Material provided:
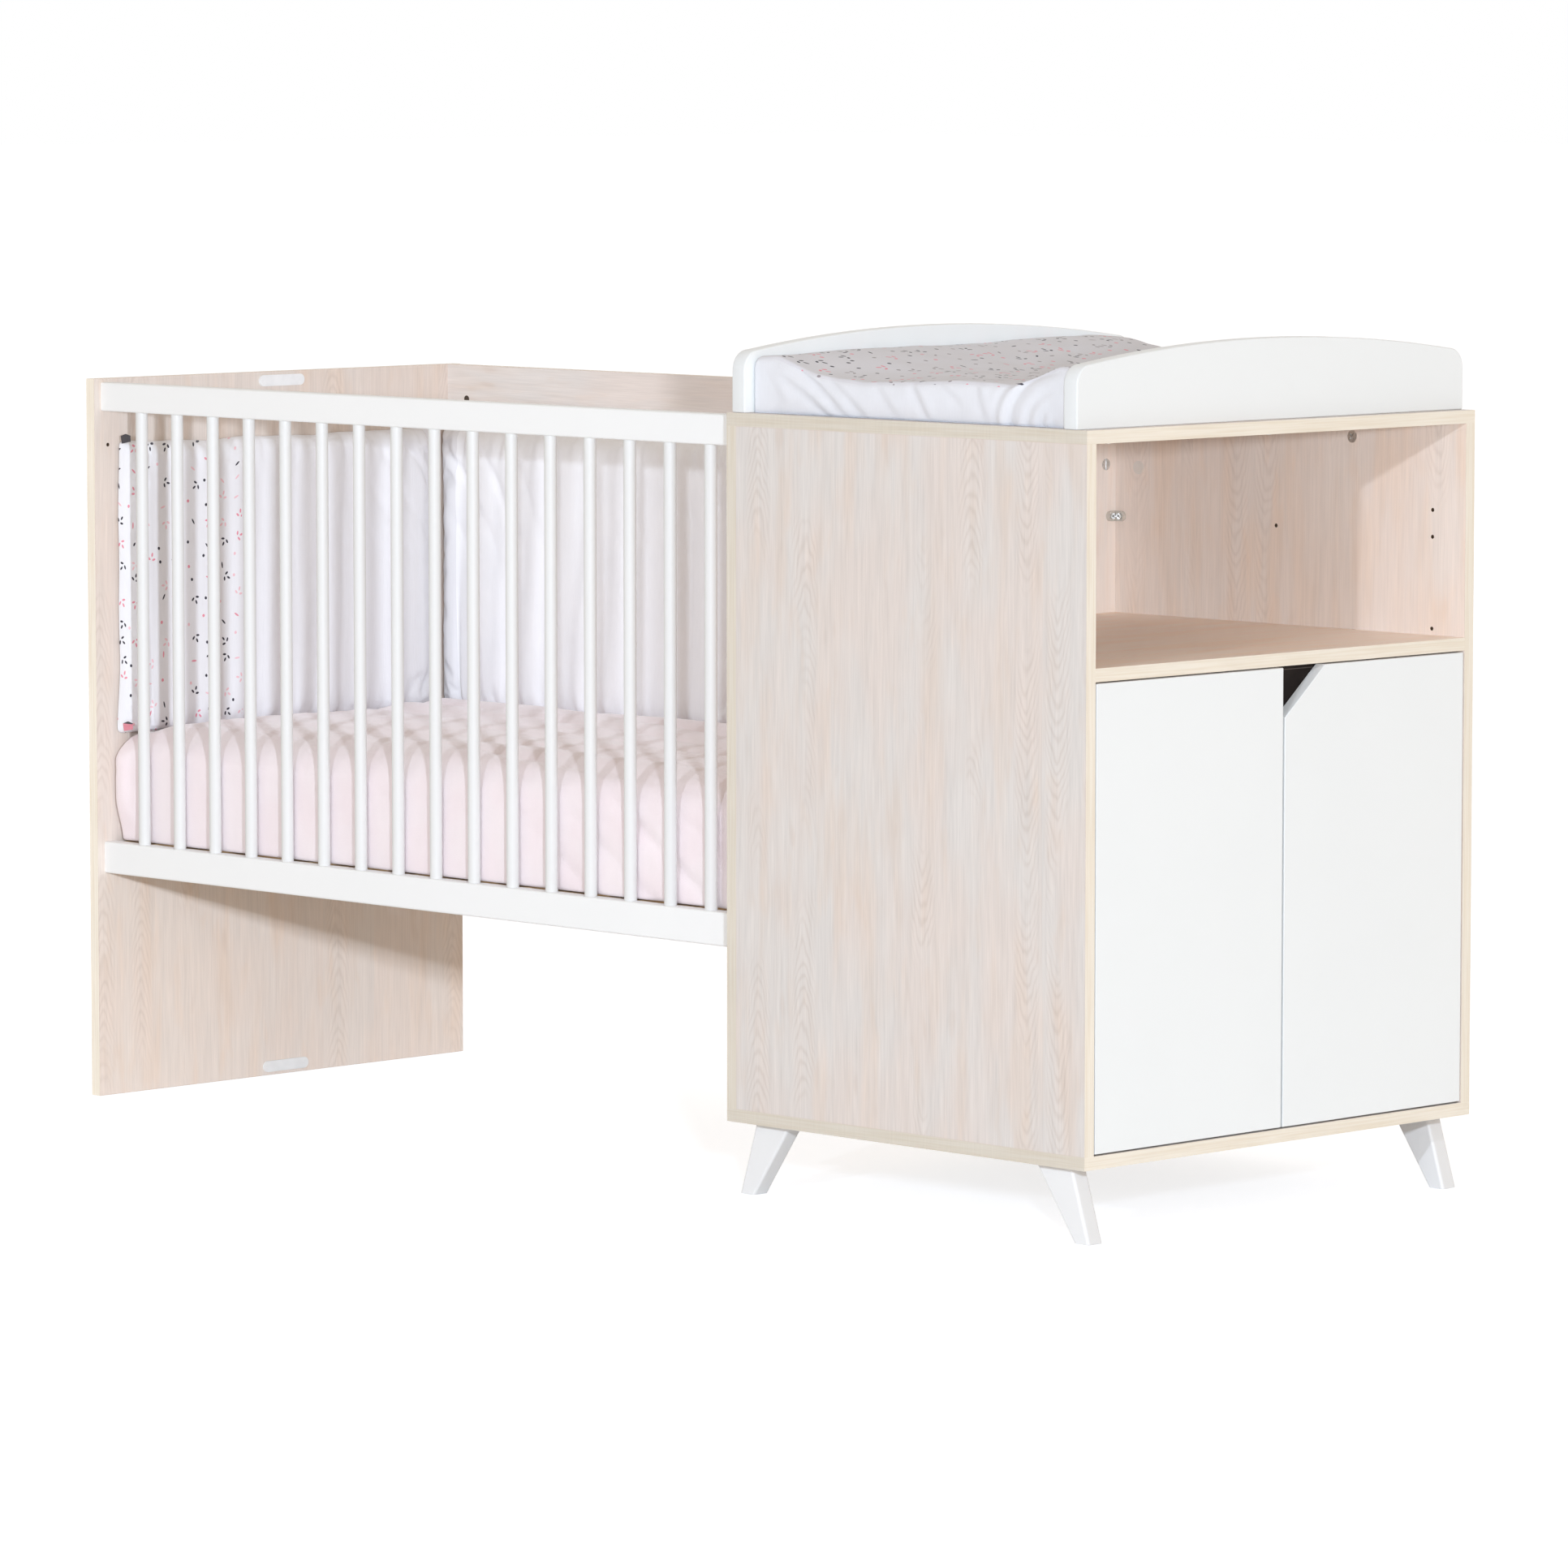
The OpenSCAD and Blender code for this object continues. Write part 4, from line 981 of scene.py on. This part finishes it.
def bumper(name, node, along, out, seed):
    """One segment. along is the axis it runs on, and out is the way its cushioned side faces."""
    low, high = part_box(node)
    deep = 1 - along
    length, bottom, top = high[along] - low[along], low[2] - BUMPER_SINK, high[2]
    panel = low[deep] if out > 0 else high[deep]
    u, z = np.meshgrid(edge_dense(round(length / BUMPER_STEP)) * length,
                       edge_dense(round((top - bottom) / BUMPER_STEP)) * (top - bottom), indexing="ij")
    from_side = np.minimum(u, length - u)
    from_flat = np.minimum(z, top - bottom - z)
    crossing = quarter(from_side, 0.026) * quarter(from_flat, 0.022)
    over = rumples(np.stack([u, np.zeros_like(u), z], axis=-1), seed)

    # Folds that hang from the sewn top edge, deepest at half height, and small puckers at the seams
    height = z / (top - bottom)
    drift = 0.030 * over((1.5, 1, 2.4), 0.0) + 0.007 * over((5.0, 1, 5.0), 2.0)
    hang = (u + drift) / 0.056 + 0.30 * over((3.0, 1, 1.2), 4.0)
    folds = 0.0042 * np.sin(hang * math.tau) * (0.55 + 0.75 * over((5.0, 1, 2.0), 9.0))
    valley = ridges(hang * 1.37, 0.11)
    folds -= 0.0042 * valley * rise(-0.1, 0.4, over((7.0, 1, 3.0), 12.0))
    folds += 0.0034 * over((14.0, 1, 4.0), 15.0) + 0.0034 * over((4.5, 1, 3.5), 19.0)
    puckers = np.sin((u + drift * 0.6) * math.tau / 0.024 + 2 * over((9, 1, 1), 23.0))
    puckers *= 0.0026 * rise(0.84, 0.98, height) + 0.0014 * (1 - rise(0.02, 0.14, height))
    slants = ((u + drift) * 0.80 + z * 0.60) / 0.044 + 0.4 * over((4, 1, 4), 27.0)
    slants = -ridges(slants, 0.13) * 0.0046 * rise(0.45, 0.8, height)
    slants *= rise(-0.05, 0.35, over((5, 1, 3), 31.0))
    depth = BUMPER_EDGE + (BUMPER_FULL - BUMPER_EDGE) * crossing + crossing * (folds + puckers + slants)
    depth = np.maximum(depth, 0.0020 + 0.006 * crossing)
    if along == 1:
        depth -= 0.0022 * crossing * bell((u + low[1] - PRINT_END) / 0.0030)

    # The corners are rounded, and the top edge waves and is drawn down between them
    a = np.clip(1 - from_side / BUMPER_CORNER, 0, 1)
    b = np.clip(1 - from_flat / BUMPER_CORNER, 0, 1)
    inward_u = BUMPER_CORNER * a * (1 - np.sqrt(1 - b * b / 2)) * np.where(u < length / 2, 1, -1)
    inward_z = BUMPER_CORNER * b * (1 - np.sqrt(1 - a * a / 2)) * np.where(height < 0.5, 1, -1)
    wave = 0.0050 * over((16.0, 1, 0.1), 35.0) - 0.0030 * quarter(from_side, 0.15)
    wave = rise(0.86, 1.0, height) * wave
    hem = (1 - rise(0.0, 0.06, from_side)) * np.where(u < length / 2, 1, -1)
    sway = hem * (0.0035 * (over((0.1, 1, 9.0), 37.0) + 0.4) - 0.0055 * (1 - rise(0.0, 0.30, height)))
    outer = np.zeros((*u.shape, 3))
    outer[..., along] = low[along] + u + inward_u + (sway if along == 1 else 0)
    outer[..., 2] = bottom + z + inward_z + wave
    outer[..., deep] = panel + out * depth
    inner = outer.copy()
    inner[..., deep] = panel + out * 0.0016 * (1 - quarter(np.minimum(from_side, from_flat), 0.015))
    mesh = sewn(name, outer, inner)
    held = np.concatenate([(1 - crossing).ravel() * 0.7, np.ones(u.size)])
    swell(mesh, held, 2.5, 0.030, 0.8, 0.005)
    points = points_of(mesh)
    points[:, deep] = np.clip(points[:, deep], low[deep], high[deep])
    spare = 0.006 if along == 1 else 0
    points[:, along] = np.clip(points[:, along], low[along] - spare, high[along])
    set_points(mesh, points)
    soft_piece(name, refined(mesh), node, bumper_cotton)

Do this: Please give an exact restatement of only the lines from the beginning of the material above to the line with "z], axis=-1), seed)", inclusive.

Output of the task:
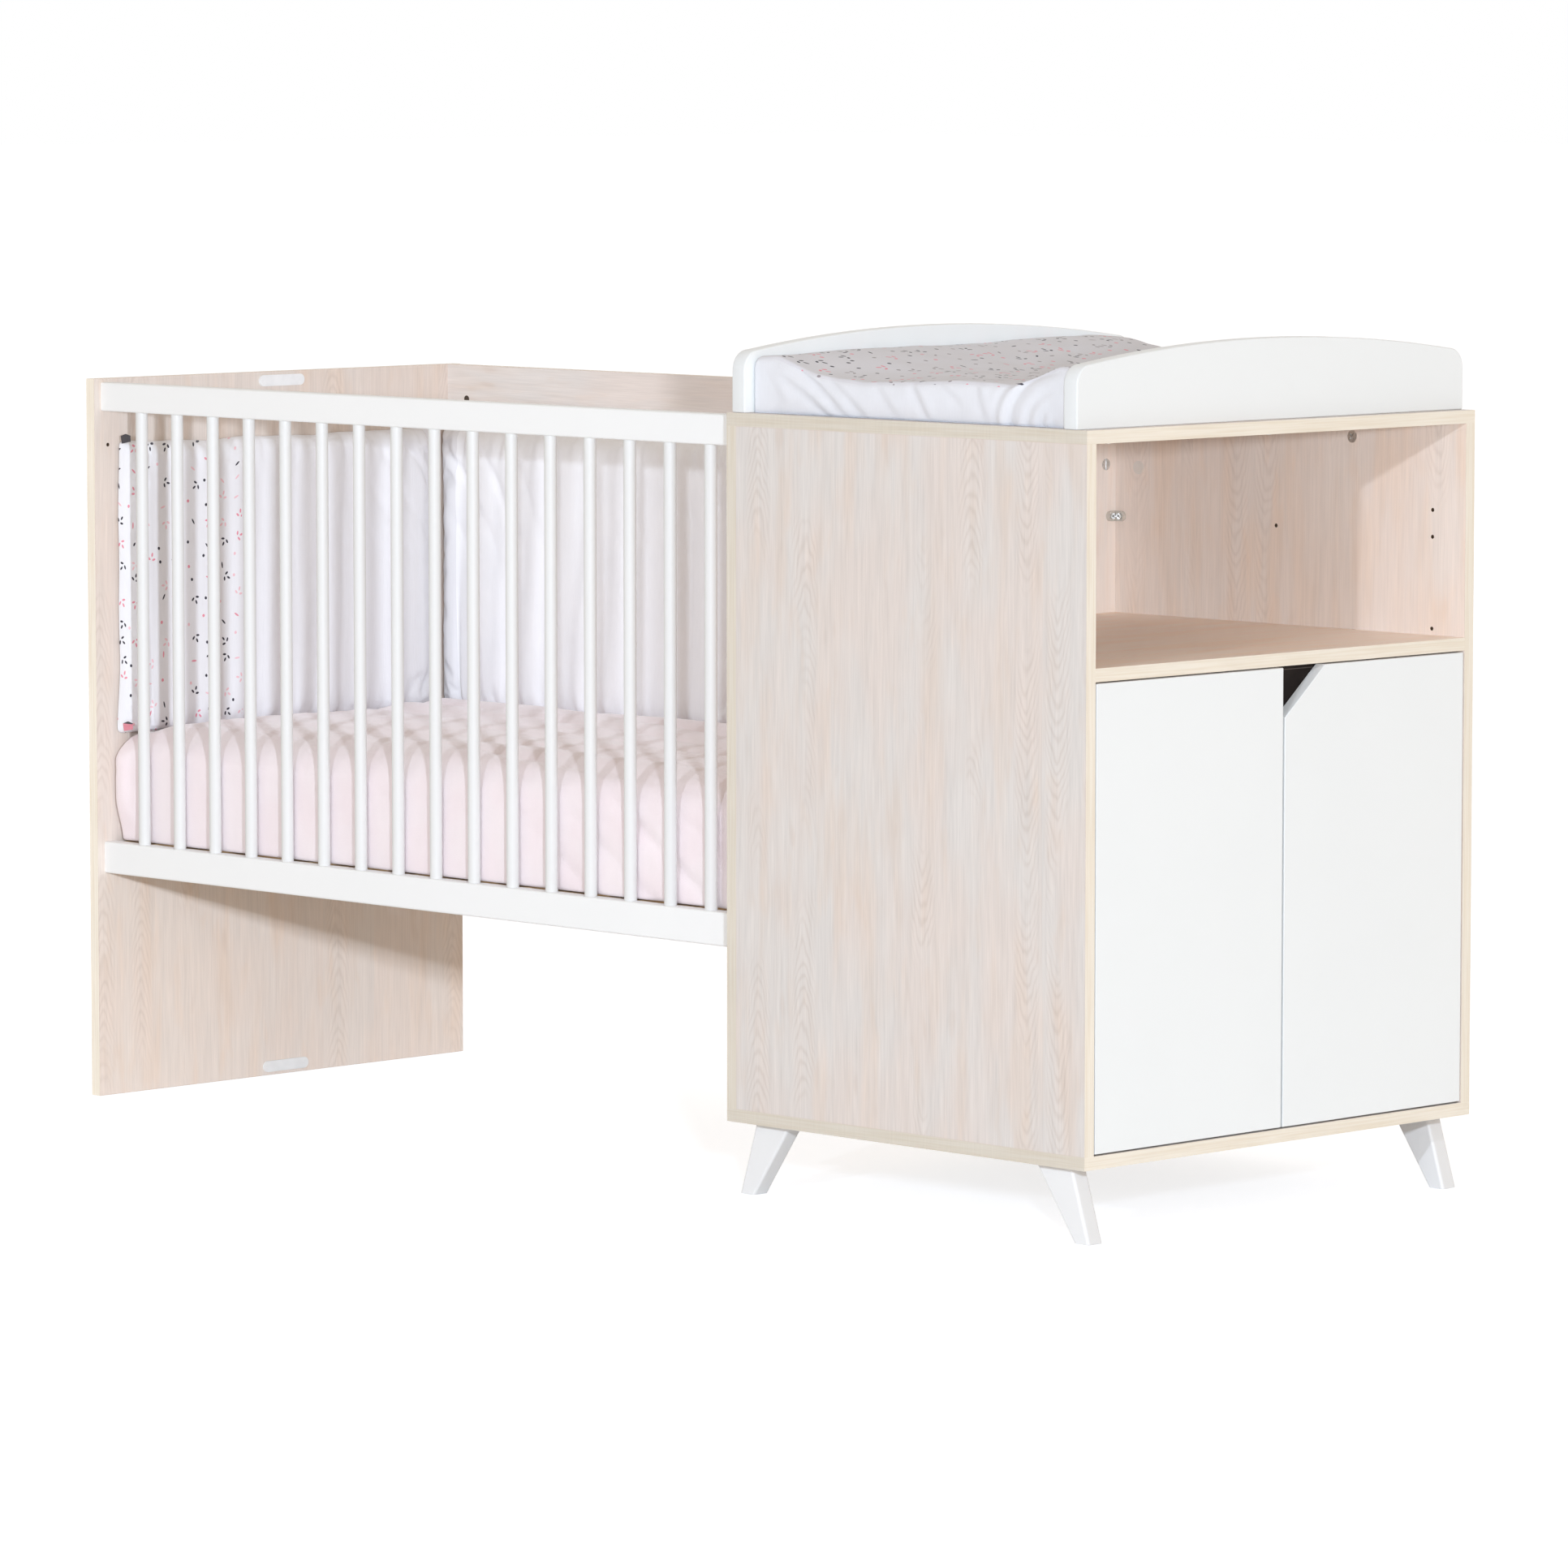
The OpenSCAD and Blender code for this object continues. Write part 4, from line 981 of scene.py on. This part finishes it.
def bumper(name, node, along, out, seed):
    """One segment. along is the axis it runs on, and out is the way its cushioned side faces."""
    low, high = part_box(node)
    deep = 1 - along
    length, bottom, top = high[along] - low[along], low[2] - BUMPER_SINK, high[2]
    panel = low[deep] if out > 0 else high[deep]
    u, z = np.meshgrid(edge_dense(round(length / BUMPER_STEP)) * length,
                       edge_dense(round((top - bottom) / BUMPER_STEP)) * (top - bottom), indexing="ij")
    from_side = np.minimum(u, length - u)
    from_flat = np.minimum(z, top - bottom - z)
    crossing = quarter(from_side, 0.026) * quarter(from_flat, 0.022)
    over = rumples(np.stack([u, np.zeros_like(u), z], axis=-1), seed)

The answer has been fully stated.